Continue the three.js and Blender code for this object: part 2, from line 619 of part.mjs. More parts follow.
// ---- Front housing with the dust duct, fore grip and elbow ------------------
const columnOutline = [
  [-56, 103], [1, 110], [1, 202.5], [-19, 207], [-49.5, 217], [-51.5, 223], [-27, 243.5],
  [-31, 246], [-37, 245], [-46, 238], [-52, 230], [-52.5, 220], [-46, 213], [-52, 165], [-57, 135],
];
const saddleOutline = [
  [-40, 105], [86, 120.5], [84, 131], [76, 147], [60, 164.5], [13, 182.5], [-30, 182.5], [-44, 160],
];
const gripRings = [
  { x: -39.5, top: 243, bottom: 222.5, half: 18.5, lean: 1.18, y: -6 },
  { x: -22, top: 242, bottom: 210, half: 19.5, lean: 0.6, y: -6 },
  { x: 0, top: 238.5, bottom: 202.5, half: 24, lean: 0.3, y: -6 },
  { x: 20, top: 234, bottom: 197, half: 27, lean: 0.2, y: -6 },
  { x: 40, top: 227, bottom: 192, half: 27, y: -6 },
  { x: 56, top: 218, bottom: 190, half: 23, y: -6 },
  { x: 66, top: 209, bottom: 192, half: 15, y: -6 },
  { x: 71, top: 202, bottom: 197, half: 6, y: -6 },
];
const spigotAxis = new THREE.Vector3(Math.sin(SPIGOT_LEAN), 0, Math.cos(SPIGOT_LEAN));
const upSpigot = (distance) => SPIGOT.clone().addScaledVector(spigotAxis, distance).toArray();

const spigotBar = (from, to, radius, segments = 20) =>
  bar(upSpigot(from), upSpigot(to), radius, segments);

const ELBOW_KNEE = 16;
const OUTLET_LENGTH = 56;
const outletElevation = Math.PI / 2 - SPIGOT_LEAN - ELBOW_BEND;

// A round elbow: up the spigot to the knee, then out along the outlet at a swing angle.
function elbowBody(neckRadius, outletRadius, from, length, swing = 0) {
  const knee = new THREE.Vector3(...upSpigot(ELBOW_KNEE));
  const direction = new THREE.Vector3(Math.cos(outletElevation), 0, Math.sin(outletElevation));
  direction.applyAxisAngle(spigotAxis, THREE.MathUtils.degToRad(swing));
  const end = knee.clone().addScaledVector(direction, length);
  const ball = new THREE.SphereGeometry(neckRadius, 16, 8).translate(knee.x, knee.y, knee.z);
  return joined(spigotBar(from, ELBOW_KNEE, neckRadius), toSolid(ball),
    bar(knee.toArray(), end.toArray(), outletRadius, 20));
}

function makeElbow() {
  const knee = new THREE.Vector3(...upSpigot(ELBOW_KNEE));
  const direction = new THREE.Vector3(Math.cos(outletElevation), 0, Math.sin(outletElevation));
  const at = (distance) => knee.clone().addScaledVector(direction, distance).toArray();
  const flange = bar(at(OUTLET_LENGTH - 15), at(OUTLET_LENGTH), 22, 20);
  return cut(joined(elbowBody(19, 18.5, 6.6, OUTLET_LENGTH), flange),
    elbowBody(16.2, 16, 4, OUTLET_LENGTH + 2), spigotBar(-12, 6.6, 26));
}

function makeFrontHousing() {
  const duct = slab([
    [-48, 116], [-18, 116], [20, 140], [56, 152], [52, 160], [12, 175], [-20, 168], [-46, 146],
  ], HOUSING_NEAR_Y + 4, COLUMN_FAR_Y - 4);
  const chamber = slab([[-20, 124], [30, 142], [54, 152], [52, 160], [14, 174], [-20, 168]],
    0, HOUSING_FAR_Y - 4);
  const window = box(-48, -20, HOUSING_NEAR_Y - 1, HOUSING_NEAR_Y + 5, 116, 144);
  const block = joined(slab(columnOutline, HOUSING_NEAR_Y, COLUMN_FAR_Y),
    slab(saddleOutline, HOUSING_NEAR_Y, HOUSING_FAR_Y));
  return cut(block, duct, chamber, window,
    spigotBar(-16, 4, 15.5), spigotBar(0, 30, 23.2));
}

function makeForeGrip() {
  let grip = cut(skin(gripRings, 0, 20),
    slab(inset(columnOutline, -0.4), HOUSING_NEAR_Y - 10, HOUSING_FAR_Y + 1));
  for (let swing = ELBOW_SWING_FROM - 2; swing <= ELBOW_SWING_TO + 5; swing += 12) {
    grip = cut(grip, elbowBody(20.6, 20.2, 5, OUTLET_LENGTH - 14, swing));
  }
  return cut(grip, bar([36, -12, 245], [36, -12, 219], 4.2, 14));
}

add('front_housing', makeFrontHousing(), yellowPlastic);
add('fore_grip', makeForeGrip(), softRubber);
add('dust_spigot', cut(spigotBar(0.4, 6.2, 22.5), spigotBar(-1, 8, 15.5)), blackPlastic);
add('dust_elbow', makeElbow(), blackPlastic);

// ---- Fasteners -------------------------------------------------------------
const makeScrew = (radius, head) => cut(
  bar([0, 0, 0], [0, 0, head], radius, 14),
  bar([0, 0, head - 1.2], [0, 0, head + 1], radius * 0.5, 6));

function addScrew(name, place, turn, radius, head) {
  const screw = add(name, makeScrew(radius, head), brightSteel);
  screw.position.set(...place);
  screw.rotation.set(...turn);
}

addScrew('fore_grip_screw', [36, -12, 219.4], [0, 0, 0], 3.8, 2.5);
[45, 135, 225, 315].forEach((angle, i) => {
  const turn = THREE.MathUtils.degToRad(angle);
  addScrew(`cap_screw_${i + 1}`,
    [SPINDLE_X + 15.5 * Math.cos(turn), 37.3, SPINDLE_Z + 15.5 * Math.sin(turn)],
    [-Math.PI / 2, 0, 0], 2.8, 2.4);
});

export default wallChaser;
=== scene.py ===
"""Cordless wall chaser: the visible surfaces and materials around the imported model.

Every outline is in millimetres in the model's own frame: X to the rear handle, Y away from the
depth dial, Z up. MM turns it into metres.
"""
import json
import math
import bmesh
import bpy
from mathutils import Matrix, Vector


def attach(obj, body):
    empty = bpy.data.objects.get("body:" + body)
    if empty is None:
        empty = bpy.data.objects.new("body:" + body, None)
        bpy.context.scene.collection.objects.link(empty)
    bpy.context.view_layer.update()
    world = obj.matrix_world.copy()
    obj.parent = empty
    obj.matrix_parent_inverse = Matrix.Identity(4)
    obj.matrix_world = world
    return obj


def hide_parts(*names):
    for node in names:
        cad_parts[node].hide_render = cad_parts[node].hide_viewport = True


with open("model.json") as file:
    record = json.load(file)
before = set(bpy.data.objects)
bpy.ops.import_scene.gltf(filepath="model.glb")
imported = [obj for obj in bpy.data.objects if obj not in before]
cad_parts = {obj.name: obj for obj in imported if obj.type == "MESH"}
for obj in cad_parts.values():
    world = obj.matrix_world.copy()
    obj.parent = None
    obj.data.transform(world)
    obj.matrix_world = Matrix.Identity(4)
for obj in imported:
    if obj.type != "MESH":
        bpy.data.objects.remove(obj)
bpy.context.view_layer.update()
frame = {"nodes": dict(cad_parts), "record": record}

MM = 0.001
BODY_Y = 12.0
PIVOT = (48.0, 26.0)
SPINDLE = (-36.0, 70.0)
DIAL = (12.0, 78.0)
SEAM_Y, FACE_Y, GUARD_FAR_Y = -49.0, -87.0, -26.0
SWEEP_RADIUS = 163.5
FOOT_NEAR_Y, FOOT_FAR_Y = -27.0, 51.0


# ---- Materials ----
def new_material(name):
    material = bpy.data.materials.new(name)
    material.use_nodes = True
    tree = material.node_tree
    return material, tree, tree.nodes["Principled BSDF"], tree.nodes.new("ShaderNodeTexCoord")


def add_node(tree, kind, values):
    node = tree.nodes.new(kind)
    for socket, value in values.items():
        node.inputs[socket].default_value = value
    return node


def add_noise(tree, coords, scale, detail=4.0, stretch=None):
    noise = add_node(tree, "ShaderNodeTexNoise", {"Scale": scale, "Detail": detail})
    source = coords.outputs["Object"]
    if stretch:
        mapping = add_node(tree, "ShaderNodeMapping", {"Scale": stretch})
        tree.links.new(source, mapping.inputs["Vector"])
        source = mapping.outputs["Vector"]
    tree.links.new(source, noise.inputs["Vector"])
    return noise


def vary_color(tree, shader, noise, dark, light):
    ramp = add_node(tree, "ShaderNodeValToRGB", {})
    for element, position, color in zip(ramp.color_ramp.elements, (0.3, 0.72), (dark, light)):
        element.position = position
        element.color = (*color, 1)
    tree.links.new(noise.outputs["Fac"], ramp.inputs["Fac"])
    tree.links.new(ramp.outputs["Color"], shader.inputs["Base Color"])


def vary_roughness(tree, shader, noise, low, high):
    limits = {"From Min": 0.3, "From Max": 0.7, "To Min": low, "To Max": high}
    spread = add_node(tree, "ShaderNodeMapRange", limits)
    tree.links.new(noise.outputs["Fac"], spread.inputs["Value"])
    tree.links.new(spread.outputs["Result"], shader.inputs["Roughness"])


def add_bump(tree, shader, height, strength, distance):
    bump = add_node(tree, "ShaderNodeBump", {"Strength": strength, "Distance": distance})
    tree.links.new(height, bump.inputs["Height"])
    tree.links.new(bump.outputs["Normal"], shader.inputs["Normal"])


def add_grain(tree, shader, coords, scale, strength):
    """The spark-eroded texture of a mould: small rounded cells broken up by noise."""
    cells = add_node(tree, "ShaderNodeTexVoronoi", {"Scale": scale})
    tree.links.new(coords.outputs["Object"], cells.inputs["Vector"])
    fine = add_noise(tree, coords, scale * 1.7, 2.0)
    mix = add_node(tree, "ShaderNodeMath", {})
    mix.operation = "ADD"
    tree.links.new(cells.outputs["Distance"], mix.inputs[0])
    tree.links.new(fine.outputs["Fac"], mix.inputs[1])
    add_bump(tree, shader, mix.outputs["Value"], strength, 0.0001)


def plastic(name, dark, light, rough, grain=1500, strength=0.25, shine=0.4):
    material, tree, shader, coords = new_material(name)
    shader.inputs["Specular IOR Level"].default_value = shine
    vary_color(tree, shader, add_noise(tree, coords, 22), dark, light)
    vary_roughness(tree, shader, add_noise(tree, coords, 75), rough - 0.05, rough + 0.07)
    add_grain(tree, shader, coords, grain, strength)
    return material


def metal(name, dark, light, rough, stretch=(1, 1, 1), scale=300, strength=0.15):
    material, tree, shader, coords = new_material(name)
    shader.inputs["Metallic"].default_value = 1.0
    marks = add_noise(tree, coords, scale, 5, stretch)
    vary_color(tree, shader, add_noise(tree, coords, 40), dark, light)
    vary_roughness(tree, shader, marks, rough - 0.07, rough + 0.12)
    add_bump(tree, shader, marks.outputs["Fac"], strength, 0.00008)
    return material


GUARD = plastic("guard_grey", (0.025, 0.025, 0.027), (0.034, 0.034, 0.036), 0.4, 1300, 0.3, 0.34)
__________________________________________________
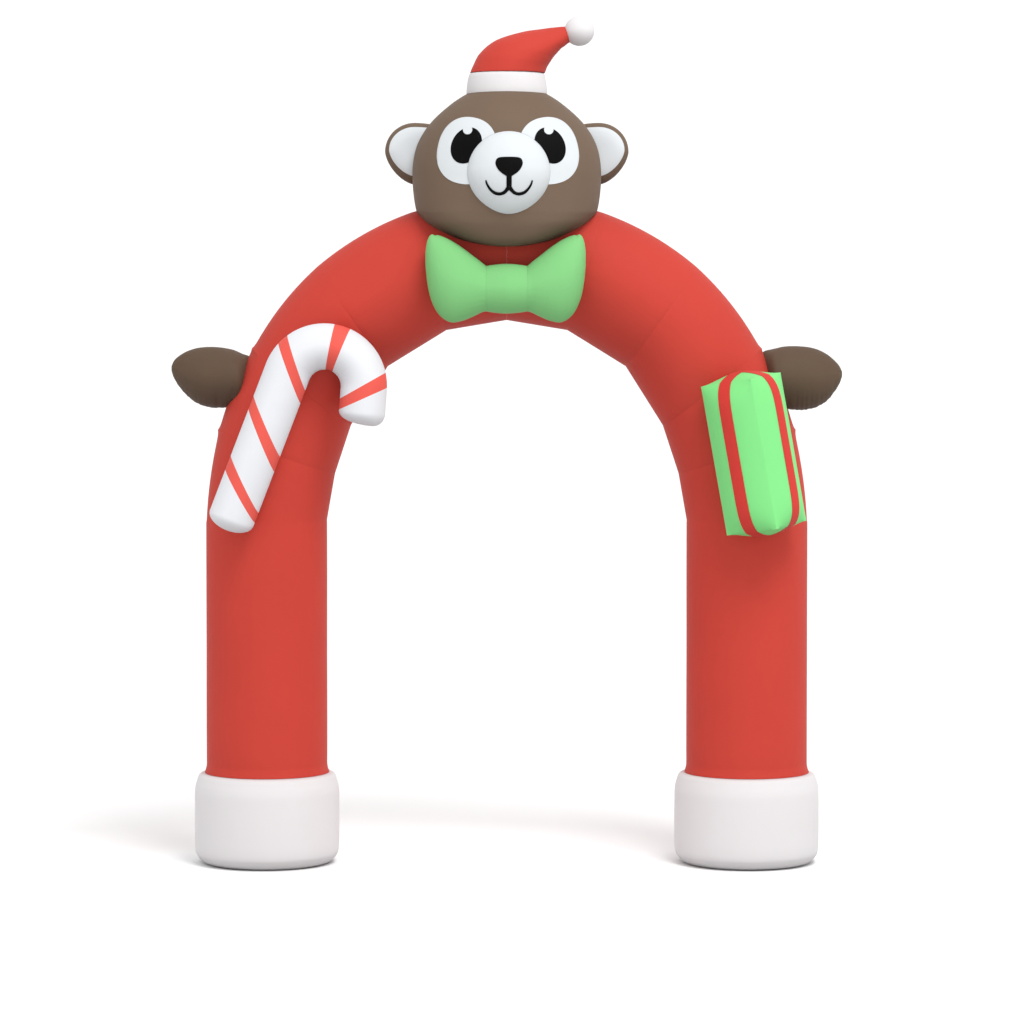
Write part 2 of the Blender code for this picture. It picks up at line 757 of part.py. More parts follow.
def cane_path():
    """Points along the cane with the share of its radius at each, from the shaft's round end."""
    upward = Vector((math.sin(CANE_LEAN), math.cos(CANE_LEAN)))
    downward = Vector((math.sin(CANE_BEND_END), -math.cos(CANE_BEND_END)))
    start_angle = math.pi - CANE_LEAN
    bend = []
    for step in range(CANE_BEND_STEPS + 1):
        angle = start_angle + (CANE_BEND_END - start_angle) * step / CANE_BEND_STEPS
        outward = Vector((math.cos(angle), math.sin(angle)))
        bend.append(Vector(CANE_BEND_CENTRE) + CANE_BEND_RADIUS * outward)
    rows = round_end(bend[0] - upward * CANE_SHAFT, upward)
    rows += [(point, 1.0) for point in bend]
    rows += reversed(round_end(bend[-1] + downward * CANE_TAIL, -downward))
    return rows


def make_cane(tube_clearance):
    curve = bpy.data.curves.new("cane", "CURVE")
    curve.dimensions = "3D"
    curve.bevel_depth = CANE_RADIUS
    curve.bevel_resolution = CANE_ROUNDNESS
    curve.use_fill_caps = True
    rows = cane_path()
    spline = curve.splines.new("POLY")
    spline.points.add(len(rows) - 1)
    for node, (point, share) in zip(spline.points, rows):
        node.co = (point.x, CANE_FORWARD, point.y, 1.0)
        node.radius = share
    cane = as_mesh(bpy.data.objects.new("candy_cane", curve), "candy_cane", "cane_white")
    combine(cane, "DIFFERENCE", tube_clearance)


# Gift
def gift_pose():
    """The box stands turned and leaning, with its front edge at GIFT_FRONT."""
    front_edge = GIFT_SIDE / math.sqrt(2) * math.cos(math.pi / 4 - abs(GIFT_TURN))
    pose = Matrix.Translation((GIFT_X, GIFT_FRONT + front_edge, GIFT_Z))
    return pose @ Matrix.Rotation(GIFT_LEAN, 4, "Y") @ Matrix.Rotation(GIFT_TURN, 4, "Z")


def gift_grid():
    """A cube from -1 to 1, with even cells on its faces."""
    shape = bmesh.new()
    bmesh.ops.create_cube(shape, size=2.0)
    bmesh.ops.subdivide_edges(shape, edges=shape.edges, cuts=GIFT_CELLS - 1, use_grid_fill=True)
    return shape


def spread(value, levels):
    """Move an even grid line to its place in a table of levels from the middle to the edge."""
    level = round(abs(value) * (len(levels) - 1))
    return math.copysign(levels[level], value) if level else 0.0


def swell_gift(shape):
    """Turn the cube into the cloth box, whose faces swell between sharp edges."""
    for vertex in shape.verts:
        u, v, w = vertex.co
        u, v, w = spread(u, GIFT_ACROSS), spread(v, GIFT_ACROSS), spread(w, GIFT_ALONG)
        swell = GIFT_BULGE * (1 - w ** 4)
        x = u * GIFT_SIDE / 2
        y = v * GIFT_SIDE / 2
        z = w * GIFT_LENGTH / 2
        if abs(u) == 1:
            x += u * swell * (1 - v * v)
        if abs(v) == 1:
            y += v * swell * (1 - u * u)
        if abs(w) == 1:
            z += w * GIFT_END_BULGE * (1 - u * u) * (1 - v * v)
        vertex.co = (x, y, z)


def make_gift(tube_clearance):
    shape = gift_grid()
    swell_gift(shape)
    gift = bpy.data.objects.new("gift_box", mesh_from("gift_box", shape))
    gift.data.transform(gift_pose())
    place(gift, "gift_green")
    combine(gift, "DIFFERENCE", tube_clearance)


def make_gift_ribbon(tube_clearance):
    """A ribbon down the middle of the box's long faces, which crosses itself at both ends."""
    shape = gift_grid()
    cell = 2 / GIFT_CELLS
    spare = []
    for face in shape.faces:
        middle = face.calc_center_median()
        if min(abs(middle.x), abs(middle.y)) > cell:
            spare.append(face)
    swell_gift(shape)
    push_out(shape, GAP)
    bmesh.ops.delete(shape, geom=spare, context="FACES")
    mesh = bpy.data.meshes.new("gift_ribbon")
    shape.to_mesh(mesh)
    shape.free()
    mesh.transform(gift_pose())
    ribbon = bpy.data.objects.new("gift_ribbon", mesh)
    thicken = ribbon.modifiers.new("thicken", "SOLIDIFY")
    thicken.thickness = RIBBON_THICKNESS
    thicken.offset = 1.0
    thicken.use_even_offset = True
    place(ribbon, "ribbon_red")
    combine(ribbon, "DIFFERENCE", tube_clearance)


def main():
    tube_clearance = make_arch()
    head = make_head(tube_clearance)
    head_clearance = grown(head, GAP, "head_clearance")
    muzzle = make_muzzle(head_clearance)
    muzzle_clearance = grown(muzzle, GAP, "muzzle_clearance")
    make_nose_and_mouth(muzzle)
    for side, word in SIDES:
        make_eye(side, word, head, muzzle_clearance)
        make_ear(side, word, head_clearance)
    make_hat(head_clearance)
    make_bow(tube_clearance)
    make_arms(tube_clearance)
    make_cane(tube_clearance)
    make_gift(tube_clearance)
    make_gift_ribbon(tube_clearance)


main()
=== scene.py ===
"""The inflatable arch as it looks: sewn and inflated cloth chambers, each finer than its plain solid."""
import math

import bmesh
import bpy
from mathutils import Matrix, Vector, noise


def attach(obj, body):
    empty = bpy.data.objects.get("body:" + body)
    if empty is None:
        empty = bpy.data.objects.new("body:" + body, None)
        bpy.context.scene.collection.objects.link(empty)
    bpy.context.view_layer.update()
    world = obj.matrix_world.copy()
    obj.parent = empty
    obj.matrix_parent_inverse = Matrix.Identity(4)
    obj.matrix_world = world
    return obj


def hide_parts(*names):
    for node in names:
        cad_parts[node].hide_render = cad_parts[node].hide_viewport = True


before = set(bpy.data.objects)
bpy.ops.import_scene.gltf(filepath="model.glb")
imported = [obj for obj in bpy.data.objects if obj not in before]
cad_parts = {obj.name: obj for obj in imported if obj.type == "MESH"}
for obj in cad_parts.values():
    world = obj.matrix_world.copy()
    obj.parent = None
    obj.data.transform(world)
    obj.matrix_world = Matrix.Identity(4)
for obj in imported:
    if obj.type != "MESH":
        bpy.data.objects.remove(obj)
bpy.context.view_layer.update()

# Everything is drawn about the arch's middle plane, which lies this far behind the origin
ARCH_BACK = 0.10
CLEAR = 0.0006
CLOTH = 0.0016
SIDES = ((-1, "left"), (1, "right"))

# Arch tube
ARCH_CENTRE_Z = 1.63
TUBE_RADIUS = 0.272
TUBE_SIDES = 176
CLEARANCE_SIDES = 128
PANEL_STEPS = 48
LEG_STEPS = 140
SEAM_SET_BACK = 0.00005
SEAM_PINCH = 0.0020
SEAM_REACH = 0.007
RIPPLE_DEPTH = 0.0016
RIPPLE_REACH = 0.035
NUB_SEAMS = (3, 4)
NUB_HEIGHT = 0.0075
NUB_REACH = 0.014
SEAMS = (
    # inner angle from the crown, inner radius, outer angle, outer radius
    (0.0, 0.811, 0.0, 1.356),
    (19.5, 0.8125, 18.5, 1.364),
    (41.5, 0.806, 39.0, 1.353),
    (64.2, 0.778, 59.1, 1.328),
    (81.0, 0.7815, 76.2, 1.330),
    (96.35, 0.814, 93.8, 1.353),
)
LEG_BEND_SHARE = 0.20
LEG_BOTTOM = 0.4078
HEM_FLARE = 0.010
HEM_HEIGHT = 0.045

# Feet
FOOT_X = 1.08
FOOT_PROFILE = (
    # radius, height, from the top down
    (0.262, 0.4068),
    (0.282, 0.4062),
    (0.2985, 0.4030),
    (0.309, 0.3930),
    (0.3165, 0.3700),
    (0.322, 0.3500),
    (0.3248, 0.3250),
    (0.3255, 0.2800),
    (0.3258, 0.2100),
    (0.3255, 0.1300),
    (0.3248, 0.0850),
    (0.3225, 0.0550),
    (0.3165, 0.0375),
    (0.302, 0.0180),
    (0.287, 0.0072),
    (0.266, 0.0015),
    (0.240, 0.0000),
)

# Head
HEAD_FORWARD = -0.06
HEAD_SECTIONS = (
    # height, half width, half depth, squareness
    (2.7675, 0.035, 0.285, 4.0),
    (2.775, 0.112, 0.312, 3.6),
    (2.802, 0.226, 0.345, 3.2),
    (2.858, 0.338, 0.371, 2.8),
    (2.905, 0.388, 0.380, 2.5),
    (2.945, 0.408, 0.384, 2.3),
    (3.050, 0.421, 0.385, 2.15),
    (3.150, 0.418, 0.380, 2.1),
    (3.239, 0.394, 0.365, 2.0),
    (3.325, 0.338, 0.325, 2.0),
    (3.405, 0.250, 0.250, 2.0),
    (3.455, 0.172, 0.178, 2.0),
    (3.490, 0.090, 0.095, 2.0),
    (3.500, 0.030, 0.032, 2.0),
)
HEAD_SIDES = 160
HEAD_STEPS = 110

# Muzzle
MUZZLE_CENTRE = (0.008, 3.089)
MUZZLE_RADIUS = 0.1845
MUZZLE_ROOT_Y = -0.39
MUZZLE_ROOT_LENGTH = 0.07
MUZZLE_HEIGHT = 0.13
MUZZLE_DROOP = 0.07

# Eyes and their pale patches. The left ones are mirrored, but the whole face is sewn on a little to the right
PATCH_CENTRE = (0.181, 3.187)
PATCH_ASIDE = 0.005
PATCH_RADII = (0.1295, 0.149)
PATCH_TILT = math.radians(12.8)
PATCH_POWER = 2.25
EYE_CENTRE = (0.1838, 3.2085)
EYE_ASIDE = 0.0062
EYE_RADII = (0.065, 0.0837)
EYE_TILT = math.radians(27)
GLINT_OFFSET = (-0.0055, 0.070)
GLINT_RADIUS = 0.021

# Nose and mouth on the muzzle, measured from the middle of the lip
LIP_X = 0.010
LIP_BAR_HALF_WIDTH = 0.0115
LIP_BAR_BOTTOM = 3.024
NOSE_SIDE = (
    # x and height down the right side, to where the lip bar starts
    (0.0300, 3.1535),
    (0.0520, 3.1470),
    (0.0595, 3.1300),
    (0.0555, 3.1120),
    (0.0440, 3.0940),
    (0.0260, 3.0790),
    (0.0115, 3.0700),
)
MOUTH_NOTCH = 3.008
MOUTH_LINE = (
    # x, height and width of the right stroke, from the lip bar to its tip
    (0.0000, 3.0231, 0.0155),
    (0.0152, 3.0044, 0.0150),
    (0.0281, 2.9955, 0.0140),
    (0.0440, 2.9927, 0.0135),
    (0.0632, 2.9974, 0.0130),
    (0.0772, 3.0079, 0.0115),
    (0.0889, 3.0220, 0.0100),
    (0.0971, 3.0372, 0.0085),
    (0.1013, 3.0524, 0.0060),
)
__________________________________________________
_REQUIRED TASK_. Give back, word for word, only the lines above from the line holding "Write part 2" to the line holding "return rows", both included.

_COMPLETED TASK_.
Write part 2 of the Blender code for this picture. It picks up at line 757 of part.py. More parts follow.
def cane_path():
    """Points along the cane with the share of its radius at each, from the shaft's round end."""
    upward = Vector((math.sin(CANE_LEAN), math.cos(CANE_LEAN)))
    downward = Vector((math.sin(CANE_BEND_END), -math.cos(CANE_BEND_END)))
    start_angle = math.pi - CANE_LEAN
    bend = []
    for step in range(CANE_BEND_STEPS + 1):
        angle = start_angle + (CANE_BEND_END - start_angle) * step / CANE_BEND_STEPS
        outward = Vector((math.cos(angle), math.sin(angle)))
        bend.append(Vector(CANE_BEND_CENTRE) + CANE_BEND_RADIUS * outward)
    rows = round_end(bend[0] - upward * CANE_SHAFT, upward)
    rows += [(point, 1.0) for point in bend]
    rows += reversed(round_end(bend[-1] + downward * CANE_TAIL, -downward))
    return rows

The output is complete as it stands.